Moscow's War in Ukraine Deepens Divides Among Russia's Cossacks

Publisher Jamestown Foundation
Author Paul Goble
Publication Date 6 June 2017
Citation / Document Symbol Eurasia Daily Monitor Volume: 14 Issue: 74
Cite as Jamestown Foundation, Moscow's War in Ukraine Deepens Divides Among Russia's Cossacks, 6 June 2017, Eurasia Daily Monitor Volume: 14 Issue: 74, available at: http://www.refworld.org/docid/593e84894.html [accessed 22 November 2017]
DisclaimerThis is not a UNHCR publication. UNHCR is not responsible for, nor does it necessarily endorse, its content. Any views expressed are solely those of the author or publisher and do not necessarily reflect those of UNHCR, the United Nations or its Member States.

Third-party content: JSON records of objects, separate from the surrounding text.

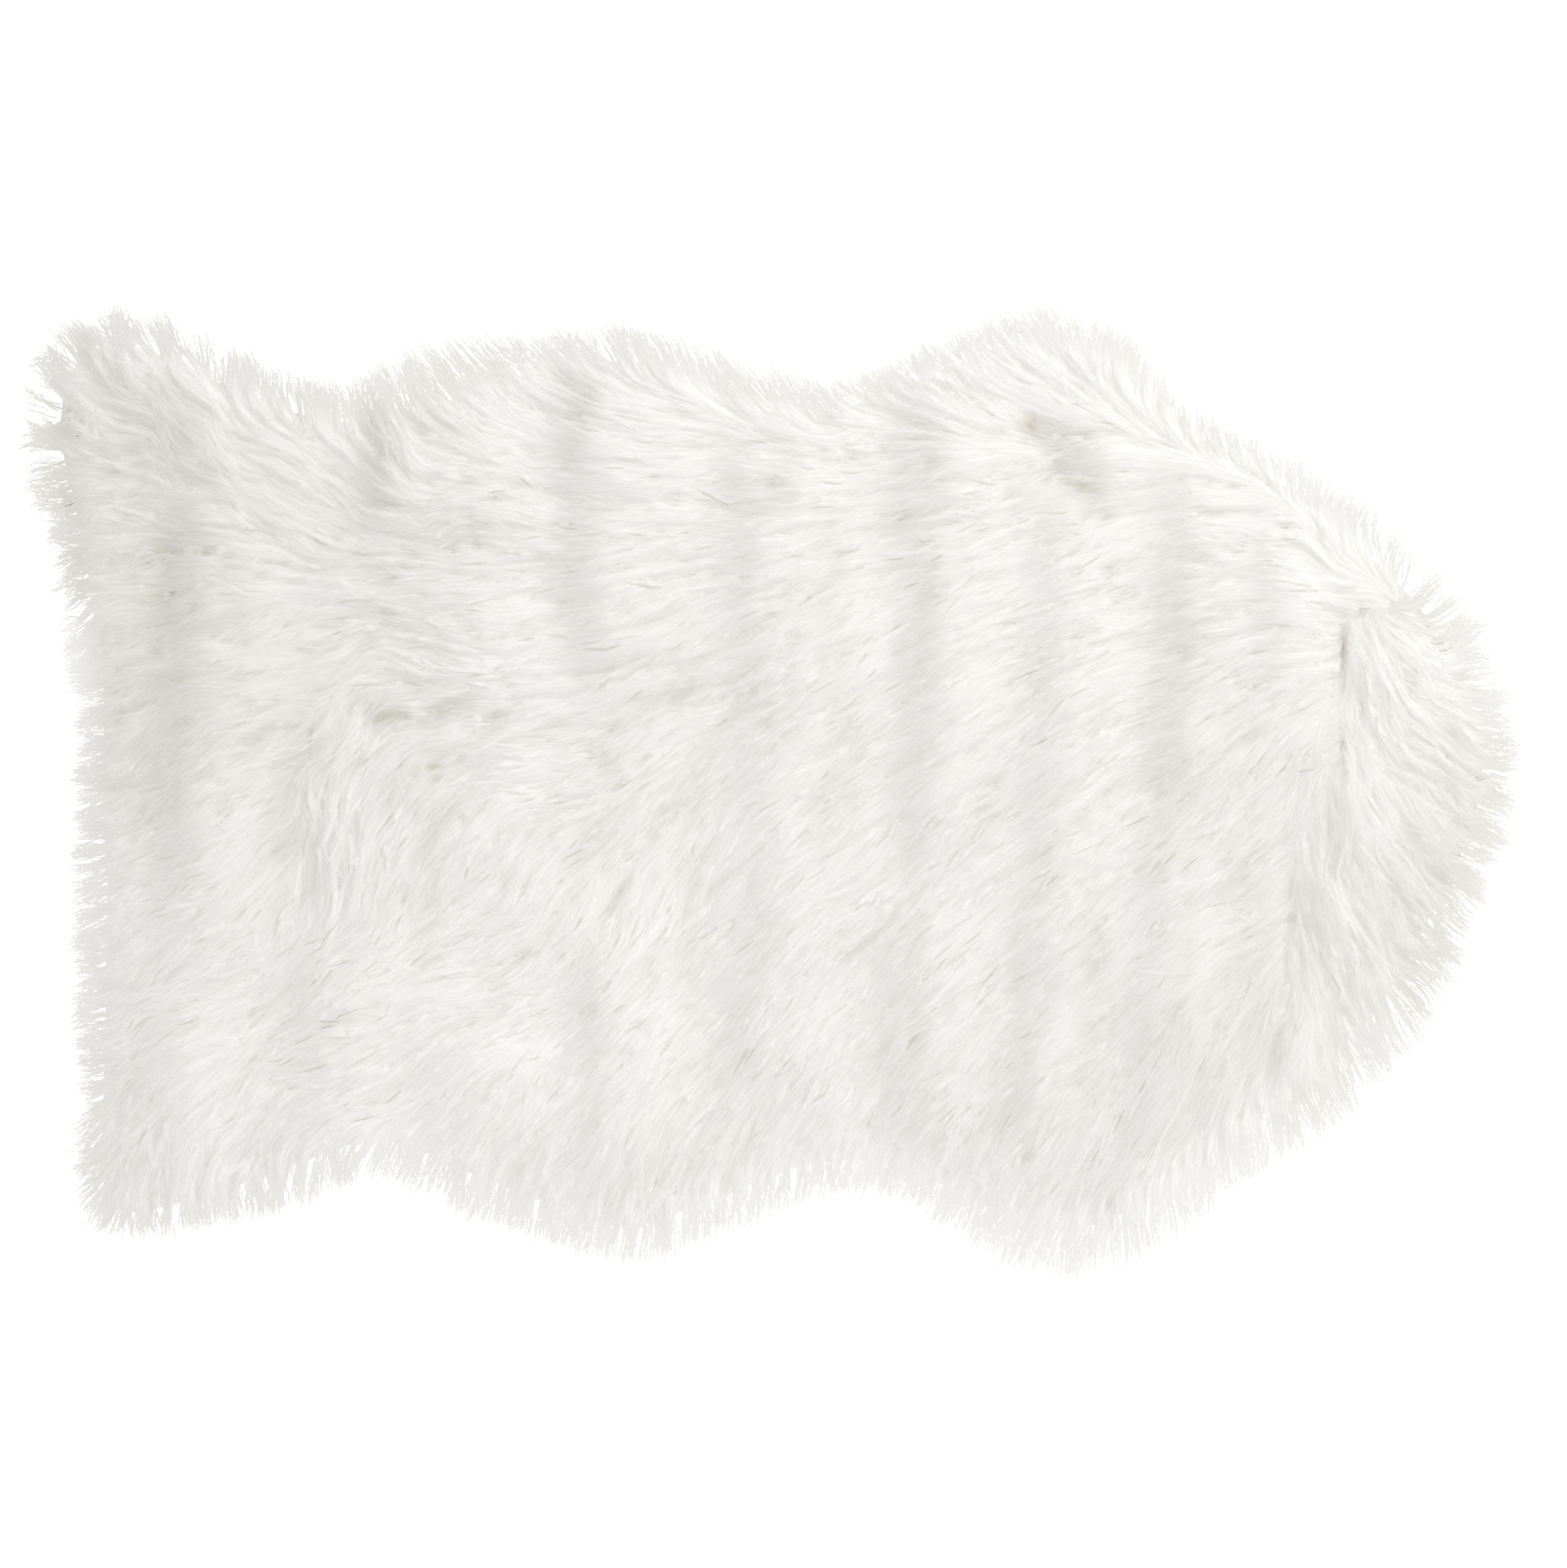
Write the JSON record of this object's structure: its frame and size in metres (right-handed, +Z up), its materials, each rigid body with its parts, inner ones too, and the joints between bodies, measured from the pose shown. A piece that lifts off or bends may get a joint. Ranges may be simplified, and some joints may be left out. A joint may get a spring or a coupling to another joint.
{
  "type": "sheepskin rug",
  "caption": "Long-pile white sheepskin rug lying flat, hair side up: straight tail end, scalloped long edges, rounded nose end, combed pile with soft cross folds and a rim of loose locks.",
  "frame": {"origin": "middle of the rug's box, on the floor", "axes": "+X along the rug to its rounded nose end, +Y across it to the far long edge, +Z up out of the pile"},
  "size_m": [0.9348, 0.6076, 0.0382],
  "materials": {
    "pile": "silky white long pile, combed, warm in its depth"
  },
  "bodies": {
    "root": {"sheepskin": "pile"}
  },
  "joints": []
}
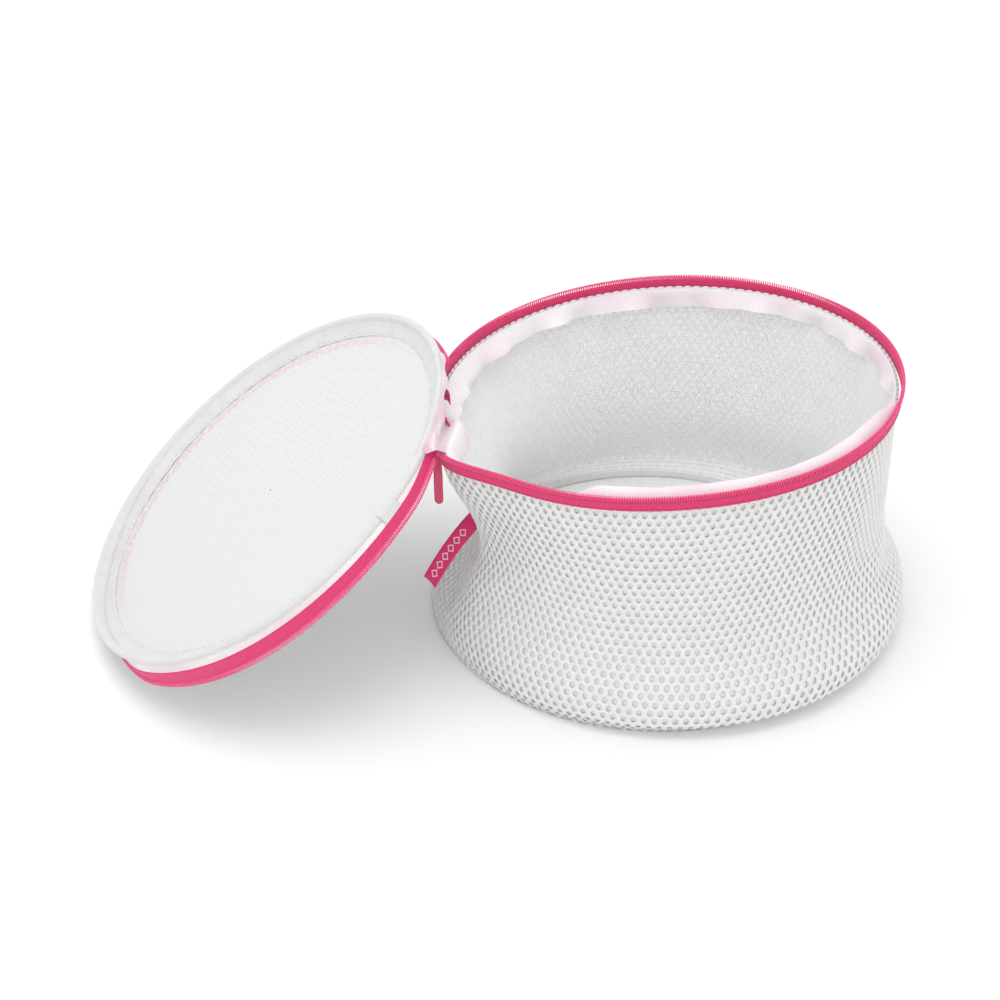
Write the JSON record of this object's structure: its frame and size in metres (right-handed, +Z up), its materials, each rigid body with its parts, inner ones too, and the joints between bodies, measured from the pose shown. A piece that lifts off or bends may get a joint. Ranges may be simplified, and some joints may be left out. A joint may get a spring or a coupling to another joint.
{
  "type": "mesh laundry bag",
  "caption": "Round mesh wash bag with a flat base, soft wall, ring zip and a wire-hooped mesh lid that turns back on a fabric hinge.",
  "frame": {"origin": "centre of the round base's underside, on the surface that the bag stands on", "axes": "+Z up, +X from the hinge side across the base, +Y away from the front"},
  "size_m": [0.4113, 0.2392, 0.1418],
  "materials": {
    "white_mesh": "open polyester spacer mesh, matt",
    "white_binding": "woven polyester binding, matt",
    "sheer_facing": "sheer white knitted strip, faintly pink",
    "pink_tape": "woven polyester zip tape, matt",
    "pink_coil": "nylon coil teeth, satin",
    "pink_enamel": "enamelled zinc, satin",
    "white_thread": "twisted polyester sewing thread",
    "hoop_wire": "drawn spring wire",
    "stop_metal": "crimped sheet metal"
  },
  "bodies": {
    "root": {"base_mesh": "white_mesh", "base_binding": "white_binding", "wall_mesh": "white_mesh", "rim_facing": "sheer_facing", "hinge_tab": "sheer_facing", "side_label": "pink_tape", "rim_tape": "pink_tape", "rim_coil": "pink_coil", "rim_stitching": "white_thread", "end_stop_front": "stop_metal", "end_stop_back": "stop_metal"},
    "lid": {"lid_mesh": "white_mesh", "lid_casing": "white_binding", "lid_hoop": "hoop_wire", "hoop_joiner": "stop_metal", "lid_stitching": "white_thread", "lid_join_tab": "white_binding", "lid_facing": "sheer_facing", "lid_tape": "pink_tape"},
    "lid_zip": {"lid_coil": "pink_coil"},
    "slider": {"slider_front": "pink_enamel", "slider_back": "pink_enamel", "slider_bridge": "pink_enamel"},
    "pull": {"pull_tab": "pink_enamel"}
  },
  "joints": [
    {"name": "lid_open", "type": "hinge", "parent": "root", "child": "lid", "pos_m": [-0.1048, -0.0045, 0.1362], "axis": [0, 1, 0], "range_deg": [0, 212.2], "deforming": ["hinge_tab", "lid_tape", "lid_facing"]},
    {"name": "lid_skirt_turn", "type": "slide", "parent": "lid", "child": "lid_zip", "axis": [-0.5896, -0.0593, 0.8055], "range_m": [0, 0.0157]},
    {"name": "slider_run", "type": "hinge", "parent": "root", "child": "slider", "pos_m": [0.0037, -0.0045, 0.1311], "axis": [-0.0696, 0.0593, 0.9958], "range_deg": [0, 336]},
    {"name": "pull_swing", "type": "hinge", "parent": "slider", "child": "pull", "pos_m": [-0.10889, -0.03256, 0.1249], "axis": [-0.2373, 0.9686, -0.0743], "range_deg": [0, 45]}
  ],
  "couplings": [
    {"joint": "lid_skirt_turn", "follows": "lid_open", "m_per_rad": 0.004239}
  ]
}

Link to original story on Jamestown website

With the encouragement of the Moscow media, many in Russia and the West assume that Russian Cossacks are entirely behind Vladimir Putin's war in Ukraine, that they are the group the Kremlin can count on as its janissaries against any opponent, and that there is no possibility that Cossacks could ever line up with Ukraine against Russia. But such assumptions are entirely wrong: Putin's Ukraine adventure has split Russia's Cossacks perhaps more deeply than any other indigenous people in Russia. Some, indeed, are prepared to fight for Russia in Ukraine, but many others are equally prepared to fight for Ukraine and against Moscow.

From the very beginning of Putin's efforts, Moscow sought to involve the Cossacks in its seizure and annexation of Crimea and in its fighting in Donbas. Russia has given prominent media coverage to Cossacks who, in fact, took part in those campaigns and who have declared that they are quite prepared to carry the fight to Kyiv and beyond. Moreover, the Russian media has expanded its coverage of this issue following statements by some Ukrainian government officials that the Kuban and Terek regions—traditional Cossack lands—should belong to Ukraine (Svobodnaya Pressa, May 11; Kolokolrussia.ru, May 29; see EDM, May 16).

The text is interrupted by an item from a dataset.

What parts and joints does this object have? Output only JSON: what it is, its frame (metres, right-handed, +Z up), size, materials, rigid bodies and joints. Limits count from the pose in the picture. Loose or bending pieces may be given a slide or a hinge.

What the Russian media and the Western media—which has largely followed the former's lead—have not covered is the other side of the story: Many Cossacks rejected Moscow's call to take part in its operations from the beginning (Rufabula.com, June 4, 2014) and continue to do so to this day (Nr2.lt, March 17, 2017). Indeed, a growing number of Cossacks have fled Russia to Ukraine in order to take part in Ukraine's fight against Russian imperialism (Nr2.lt, May 30).

The exact numbers of Cossacks on each side remain a matter of dispute, with each group claiming hundreds are involved. And it is likely that those backing Moscow outnumber those supporting Kyiv, given where most Cossacks live and the administrative resources available to Russian officials. But the predominance of the Russian side almost certainly is far smaller than Moscow media have suggested (Rufabula.com, June 4, 2014).

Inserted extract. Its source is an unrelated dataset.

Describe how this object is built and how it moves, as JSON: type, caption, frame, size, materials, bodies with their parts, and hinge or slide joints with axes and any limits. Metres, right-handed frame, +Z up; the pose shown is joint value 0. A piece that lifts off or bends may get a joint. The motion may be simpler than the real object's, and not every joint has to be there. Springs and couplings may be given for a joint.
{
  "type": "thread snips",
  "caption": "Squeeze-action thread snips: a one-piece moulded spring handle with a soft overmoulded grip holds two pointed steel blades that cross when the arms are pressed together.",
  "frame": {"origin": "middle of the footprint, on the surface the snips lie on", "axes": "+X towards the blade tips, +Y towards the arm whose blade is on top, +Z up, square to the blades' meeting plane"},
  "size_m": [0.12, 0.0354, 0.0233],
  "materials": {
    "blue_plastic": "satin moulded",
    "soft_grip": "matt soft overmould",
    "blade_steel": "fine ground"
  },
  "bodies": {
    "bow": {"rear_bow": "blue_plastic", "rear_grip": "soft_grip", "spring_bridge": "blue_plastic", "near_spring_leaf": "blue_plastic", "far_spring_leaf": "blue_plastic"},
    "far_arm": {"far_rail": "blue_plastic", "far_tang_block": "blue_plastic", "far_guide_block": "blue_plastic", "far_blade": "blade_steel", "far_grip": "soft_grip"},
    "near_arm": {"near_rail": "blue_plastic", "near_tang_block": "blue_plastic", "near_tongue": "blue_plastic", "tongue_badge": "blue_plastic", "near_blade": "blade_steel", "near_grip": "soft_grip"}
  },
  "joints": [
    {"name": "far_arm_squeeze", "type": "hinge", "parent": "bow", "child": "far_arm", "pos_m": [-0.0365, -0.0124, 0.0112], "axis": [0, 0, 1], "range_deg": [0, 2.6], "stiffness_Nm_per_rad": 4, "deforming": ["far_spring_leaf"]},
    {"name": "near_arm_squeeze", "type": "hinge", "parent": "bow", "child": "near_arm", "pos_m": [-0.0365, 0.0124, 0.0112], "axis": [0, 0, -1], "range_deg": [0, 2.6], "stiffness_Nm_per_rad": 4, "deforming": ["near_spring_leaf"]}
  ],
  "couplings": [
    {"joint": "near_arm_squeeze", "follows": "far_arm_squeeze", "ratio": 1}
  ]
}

That some Cossacks are fighting for Ukraine against Moscow should not have surprised anyone familiar with the history of the Cossack nation. On the one hand, Ukraine is the original homeland of many Cossacks, who typically spoke Ukrainian rather than Russian and who often identified with Ukrainians more than with Russians. And on the other, the Cossacks are an extremely diverse group. Not only have 13 different Cossack "hosts" historically existed in tsarist times, but some of them were anything but the foot-soldiers of the Russian empire that many assume. Indeed, one host was Buryat and Buddhist, for example. Moreover, the neo-Cossack movement over the last generation has attracted not only those who see themselves as defenders of the Russian state and empire but many others who are drawn to the freedom-loving traditions that many Cossack hosts and individual stanitsas (villages inside Cossack hosts) have long represented.

The fact that Cossacks are now to be found on both sides of the battle lines in Ukraine has deepened this division as well as led some in Moscow to reconsider just how much they may be able to count on the Cossacks to defend the Russian state against all enemies foreign and domestic. It is one thing to give Cossacks weapons to guard things the Russian state wants guarded; it is quite another to give weapons to those who might eventually turn on the state itself. Indeed, according to Aleksandr Dzikovitsky, a leading émigré commentator on Cossack affairs, some in the Russian capital have updated the infamous slogan of late imperial times—"Beat the Jews and Save Russia"—to now read "Beat the Cossacks and Save Russia" (Nr2.lt, June 5).

Such Muscovite attitudes will do nothing to win Cossacks to Russia's side: rather, they are likely to have exactly the opposite effect. And that has some potentially serious consequences not only for the war in Ukraine, to which more Cossacks may go to help the Ukrainian side, but also for the future of the Russian Federation. The reason for what may seem to some a hyperbolic conclusion is this: The Cossack communities in many parts of Russia are located in and intermixed with Ukrainian areas, places Ukrainians traditionally refer to as "klins" or "wedges." The most famous of these is in the Russian Far East, where people with ethnic-Ukrainian and Cossack roots form nearly half of the population, but there are others spread across the country as well (Windowoneurasia2.blogspot.com, June 9, 2016).

Consequently, and seemingly unexpectedly, Putin's war in Ukraine may come home to haunt him and his regime via the Cossacks, a group the Kremlin leader does not acknowledge as a nation and assumes will be invariably loyal to him.